The task at hand is to setup this problem algebraically. Suppose the two curves $s(x)$, and $r(x)$ are parameterized as vectors

\begin{aligned}\mathbf{s}(x) &= x \mathbf{e}_1 + s(x) \mathbf{e}_2 \\ \mathbf{r}(x) &= x \mathbf{e}_1 + r(x) \mathbf{e}_2.\end{aligned} \hspace{\stretch{1}}(4.14)

Tangent direction vectors at the point $x_0$ are then

\begin{aligned}\mathbf{s}'(x_0) &= \mathbf{e}_1 + s'(x_0) \mathbf{e}_2 \\ \mathbf{r}'(x_0) &= \mathbf{e}_1 + r'(x_0) \mathbf{e}_2.\end{aligned} \hspace{\stretch{1}}(4.16)

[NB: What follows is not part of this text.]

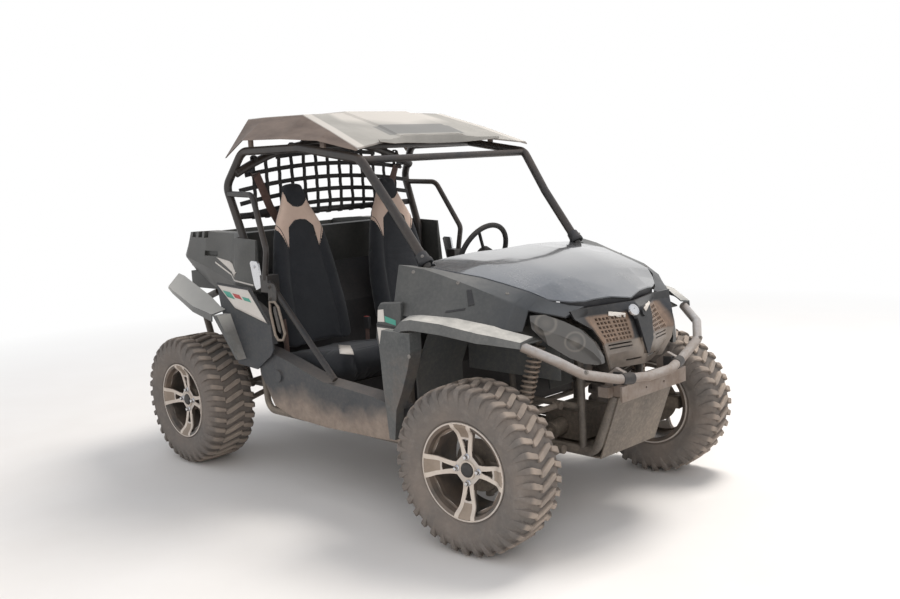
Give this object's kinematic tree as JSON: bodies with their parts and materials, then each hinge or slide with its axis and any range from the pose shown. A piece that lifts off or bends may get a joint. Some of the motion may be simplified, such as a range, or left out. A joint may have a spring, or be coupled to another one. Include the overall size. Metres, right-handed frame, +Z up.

The intersection of interest is therefore the solution of

\begin{aligned}(x_0, s(x_0)) + \alpha \mathbf{s}' = (x_0, r(x_0)) + \beta \mathbf{r}'.\end{aligned} \hspace{\stretch{1}}(4.18)

Wedging with one of tangent vectors $\mathbf{s}'$ or $\mathbf{r}'$ provides our solution. Solving for $\alpha$ this is

\begin{aligned}\alpha = \frac{(0, r(x_0) - s(x_0)) \wedge \mathbf{r}'}{\mathbf{s}' \wedge \mathbf{r}'} = \frac{\begin{vmatrix}0 & r(x_0) - s(x_0) \\ \mathbf{r}' \cdot \mathbf{e}_1 & \mathbf{r}' \cdot \mathbf{e}_2 \end{vmatrix}}{\begin{vmatrix}\mathbf{s}' \cdot \mathbf{e}_1 & \mathbf{s}' \cdot \mathbf{e}_2 \\ \mathbf{r}' \cdot \mathbf{e}_1 & \mathbf{r}' \cdot \mathbf{e}_2 \end{vmatrix}}= -\frac{r(x_0) - s(x_0)}{r'(x_0) - s'(x_0) }.\end{aligned} \hspace{\stretch{1}}(4.19)

To finish things off, we just have to calculate the new $x$ coordinate on the line for this value of $\alpha$, which gives us

\begin{aligned}x_1 = x_0 -\frac{r(x_0) - s(x_0)}{r'(x_0) - s'(x_0) }.\end{aligned} \hspace{\stretch{1}}(4.20)

It is ironic that generalizing things to two curves leads to a tidier result than the more specific line and curve result from 3.13. With a substitution of $r(x) = f(x)$, and $s(x) = b$, we once again recover the result 2.2, for the horizontal line intersecting a curve.

# Followup.

Having completed the play that I set out to do, the next logical step would be to try the min/max problem that leads to the Hessian. That can be for another day.